Cutting fluid selection: We recommend using extreme pressure (EP) emulsions or semi-synthetic cutting fluids at a concentration of 8%–12%. Oil-based cutting fluids containing sulfur and chlorine additives can significantly reduce friction during finishing operations, but environmental impact and workpiece cleanliness must be considered.
Important note: If chips are not flushed away promptly, they can cause scratches and secondary cutting on the machined surface, directly compromising surface finish.
When milling stainless steel, climb milling produces better surface quality than down-milling because the chip thickness decreases gradually, reducing friction and work hardening.
Additional Tips:
Use a ramp-in or helical interpolation to avoid impact marks caused by vertical plunging.
Ensure a uniform finishing allowance: The allowance reserved for finishing is generally 0.2–0.5 mm (in the diameter direction). An excessive allowance can cause chatter marks; if too small (<0.05 mm), the tool tip may “scrape” against the hardened layer, producing burrs.
For sidewall finishing, use unidirectional feed (rather than reciprocating feed), and retract the tool quickly after each pass to avoid surface damage caused by reverse cutting.
Stainless steel generates high cutting forces; any lack of system rigidity will result in vibration marks, directly worsening surface roughness by several times.
Checklist:
Workpiece Clamping: Use a sufficient number of clamping plates or precision vise jaws to avoid excessive overhang. Add auxiliary supports if necessary.
Tool Overhang: Turning tool overhang ≤ 1.5 times the shank height; keep milling cutter overhang as short as possible (L/D ≤ 3).
Tool Holder Selection: Prioritize hydraulic or heat-shrink tool holders (runout ≤ 0.005 mm) to avoid excessive runout from spring collets.
Spindle balancing: For high-speed finishing operations, tools must be dynamically balanced to G2.5 grade.
Vibration mitigation in cutting parameters: If low-frequency vibrations occur, try slightly reducing the feed rate or adjusting the spindle speed (±5%–10%) to break the resonance frequency.
Do not attempt to achieve a smooth surface from the raw blank in a single pass.

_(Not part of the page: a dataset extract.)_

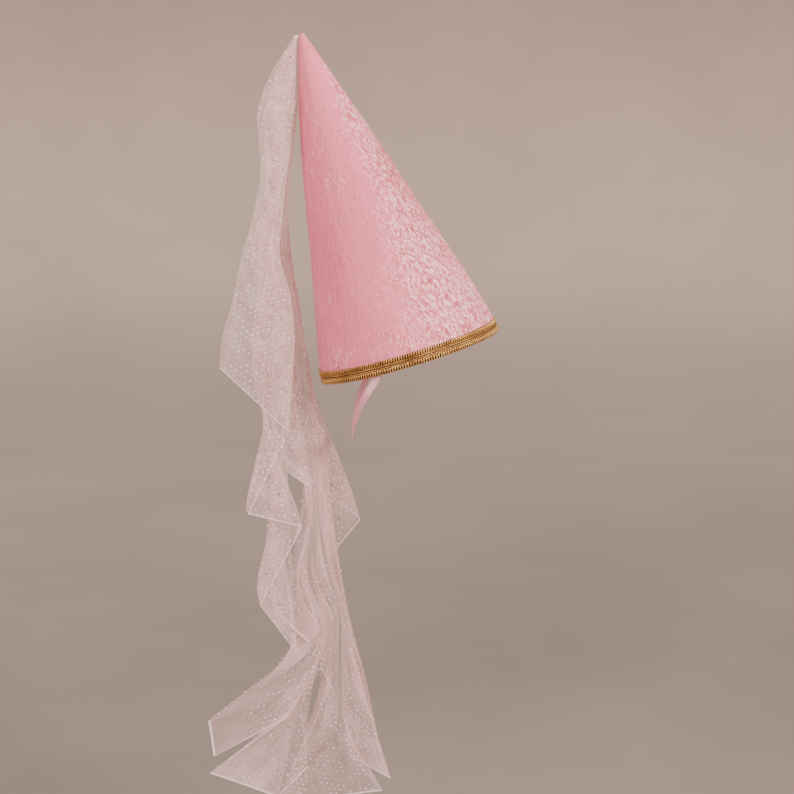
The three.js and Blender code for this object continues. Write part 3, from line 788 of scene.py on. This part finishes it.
# The glitter is small round dots glued to the tulle in staggered rows: some bright silver with a
# painted glint that glows, some the pink of the net, and a few dusky, painted as dots in shade.
dot_pitch = 0.0060
dot_row_pitch = dot_pitch * math.sqrt(3) / 2
dot_radius = 0.00092
dot_thick = 0.00012
dot_sides = 7
dot_clear = 0.0017
dot_off = 0.0013
edge_clear = 0.0022
dot_reach = 0.0013
spots_across = 70
spots_down = 330
bare_top = 0.02
bare_edge = 0.004
dots_kept = 0.95
draw = np.random.default_rng(41)
dot_middles, dot_ways = [], []
for i in range(last_fold):
    # The sine undoes the easing between two folds, so that the spots lie evenly across the panel.
    shares = i + (0.5 - np.sin(np.arcsin(1 - 2 * np.linspace(bare_edge, 1 - bare_edge, spots_across)) / 3))
    panel = veil_cloth(shares, np.linspace(bare_top, 1 - bare_edge, spots_down))
    slope = np.cross(np.gradient(panel, axis=1), np.gradient(panel, axis=0))
    slope /= np.maximum(np.linalg.norm(slope, axis=-1, keepdims=True), 1e-9)
    from_edges = np.minimum(*[np.abs(panel[..., 0] - panel[:, edge, 0][:, None]) for edge in (0, -1)])
    inside = from_edges > edge_clear
    spots, slope = panel[inside], slope[inside]
    turn = draw.uniform(-0.4, 0.4)
    grain = np.array([[math.cos(turn), math.sin(turn)], [-math.sin(turn), math.cos(turn)]])
    on_grain = spots[:, [0, 2]] @ grain.T
    lowest_row = math.floor(on_grain[:, 1].min() / dot_row_pitch)
    highest_row = math.ceil(on_grain[:, 1].max() / dot_row_pitch)
    for row in range(lowest_row, highest_row + 1):
        row_up = row * dot_row_pitch
        near = np.flatnonzero(np.abs(on_grain[:, 1] - row_up) < dot_reach)
        if not len(near):
            continue
        columns = np.round(on_grain[near, 0] / dot_pitch - 0.5 * (row % 2))
        wanted = (columns + 0.5 * (row % 2)) * dot_pitch
        off = np.hypot(on_grain[near, 0] - wanted, on_grain[near, 1] - row_up)
        for column in np.unique(columns):
            here = columns == column
            best = np.flatnonzero(here)[off[here].argmin()]
            if off[best] > dot_reach:
                continue
            x, z = np.array([wanted[best], row_up]) @ grain
            dot_middles.append((x, spots[near[best], 1], z))
            dot_ways.append(slope[near[best]])
dot_middles, dot_ways = np.array(dot_middles), np.array(dot_ways)
dot_drops = (crown_tip[2] - dot_middles[:, 2]) / veil_drop
dot_middles[:, 0] = np.minimum(dot_middles[:, 0] - dot_off, behind_hat(dot_middles[:, 2]) - dot_clear)
kept = (dot_drops > bare_top) & (draw.uniform(size=len(dot_drops)) < dots_kept)
dot_middles, dot_ways = dot_middles[kept], dot_ways[kept]
dot_aside = np.cross(dot_ways, (0.3, 0.2, 1.0))
dot_aside /= np.linalg.norm(dot_aside, axis=1, keepdims=True)
dot_up = np.cross(dot_ways, dot_aside)
sizes = dot_radius * draw.uniform(0.75, 1.1, len(dot_middles))[:, None, None]
dot_turns = np.linspace(0, 2 * math.pi, dot_sides, endpoint=False)
round_dot = (np.cos(dot_turns)[None, :, None] * dot_aside[:, None]
             + np.sin(dot_turns)[None, :, None] * dot_up[:, None])
rim = dot_middles[:, None] + sizes * round_dot
poles = dot_middles[:, None] + dot_ways[:, None] * np.array([dot_thick, -dot_thick])[None, :, None]
dot_points = np.concatenate([rim, poles], 1).reshape(-1, 3)
one_dot = [(k, (k + 1) % dot_sides, dot_sides) for k in range(dot_sides)]
one_dot += [((k + 1) % dot_sides, k, dot_sides + 1) for k in range(dot_sides)]
dot_starts = np.arange(len(dot_middles)) * (dot_sides + 2)
dot_faces = (np.array(one_dot)[None] + dot_starts[:, None, None]).reshape(-1, 3)
# Painted glint: the silver dots are near white and glow.
silver_and_glint, silver_and_glint_shader = finish_of(
    "silver_dot_and_glint", Roughness=0.25, Specular_IOR_Level=0.9,
    Emission_Color=(1.0, 0.92, 0.88, 1), Emission_Strength=0.32,
)
rosy, rosy_shader = finish_of("rosy_dot", Roughness=0.3, Specular_IOR_Level=0.7)
# Painted shade: the dusky dots stand for dots in shade.
shaded_dusky, shaded_dusky_shader = finish_of("dusky_dot_painted_shade", Roughness=0.4)
uneven(silver_and_glint, silver_and_glint_shader, 620.0, (0.94, 0.86, 0.82), (1.0, 1.0, 0.98))
uneven(rosy, rosy_shader, 620.0, (0.80, 0.60, 0.56), (0.98, 0.82, 0.78))
uneven(shaded_dusky, shaded_dusky_shader, 620.0, (0.34, 0.21, 0.18), (0.50, 0.33, 0.30))
glitter = mesh_piece("veil_glitter", dot_points, dot_faces, silver_and_glint, rosy, shaded_dusky)
dot_finish = draw.choice(3, size=len(dot_middles), p=(0.55, 0.30, 0.15))
glitter.data.polygons.foreach_set("material_index", np.repeat(dot_finish, 2 * dot_sides))
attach(glitter, "root")


# The binding is a few turns of white cotton thread. They are wound close under the tip round
# the gathered tulle, pulled tight, and hold it to the cone.
binding_turns = 4
binding_start = 0.0030
binding_pitch = 0.0011
binding_thread = 0.00028
binding_clear = 0.0012
binding_slack = 0.0003
binding_back = 0.0002
binding_waver = 0.0003
bindings = []
for k in range(binding_turns):
    drop = binding_start + binding_pitch * k
    height = crown_tip[2] - drop * veil_drop
    front = crown_back(height) - binding_clear
    behind = crown_tip[0] + veil_reach * np.interp(drop, veil_sheath[:, 0], veil_sheath[:, 1])
    middle = (front + behind) / 2
    turn = np.linspace(0, 2 * math.pi, 40, endpoint=False)
    half_deep = last_fold / 2 * room_at(drop) + binding_slack
    half_long = (front - behind) / 2 + binding_slack
    path = np.stack([
        middle - binding_back + half_long * np.cos(turn),
        half_deep * np.sin(turn),
        height + binding_waver * np.sin(turn + k),
    ], -1)
    away = path * (1, 1, 0) - (middle, 0, 0)
    bindings.append(strand(path, away, binding_thread))
white_thread, white_shader = finish_of("white_thread", Roughness=0.6, Sheen_Weight=0.3)
uneven(white_thread, white_shader, 1600.0, (0.84, 0.77, 0.73), (1.0, 0.95, 0.92), 0.4)
binding = mesh_piece("veil_binding", *joined(bindings), white_thread)
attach(binding, "root")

A typical sequence is:
Process | Objective | Allowance | Feed Rate | Roughness Contribution |
Roughing | Remove most of the material | >1 mm | High | No concern for Ra |
Semi-finishing | Prepare a uniform allowance for finishing | 0.3–0.5 mm | Moderate | Ra ~ 6.3 μm |
Finishing | Achieve specified Ra | 0.2–0.5 mm | Small (0.05–0.1 mm/rev for turning; 0.03–0.06 mm/z for milling) | Ra 1.6–3.2 μm |
Polishing (optional) | Further refinement to Ra 0.4–0.8 μm | 0.05–0.1 mm | Very small (0.02–0.05 mm/rev) | Requires sharp cutting edges and excellent rigidity |
For high-precision requirements where Ra ≤ 0.8 μm is specified, post-processing steps such as rolling, brushing, or grinding may be added after finishing.
Modern CAM software offers specialized strategies for finishing stainless steel:
Trochoidal milling: For finishing grooves or cavities, use a small radial depth of cut combined with a large tangential feed rate to maintain a constant cutting load and reduce vibration.
Constant-pitch helical finishing: Used for cylindrical or conical surfaces to avoid entry and exit marks.
High-Speed Machining (HSM): Slightly increase spindle speed (but note that stainless steel is not suitable for excessively high linear speeds; generally do not exceed 200 m/min), combined with small cutting depths and feed rates, to achieve “light cutting,” thereby reducing cutting forces and heat generation.
Example: When machining curved surfaces on stainless steel molds, using parallel finishing with a 45° cutting angle results in better tool life and surface quality compared to 0° or 90° tool paths.
There is no single “magic parameter”; rather, it requires a combination of multiple approaches: the right tool + appropriate parameters + adequate cooling + stable rigidity + thorough step-by-step machining.
For practitioners, I recommend troubleshooting in the following order:
Check whether the tool is worn or clogged with chips (the most common cause)
Confirm that coolant is effectively reaching the cutting edge
Assess rigidity or cutting parameters by examining vibration marks
Gradually fine-tune speed and feed rate (adjusting by 10% at a time)
Finally, consider changing the tool grade or coating
After each improvement, measure and record the Ra value using a surface roughness meter. Once you have built your own database of stainless steel machining parameters, you will be able to consistently and quickly meet your customers’ surface quality requirements.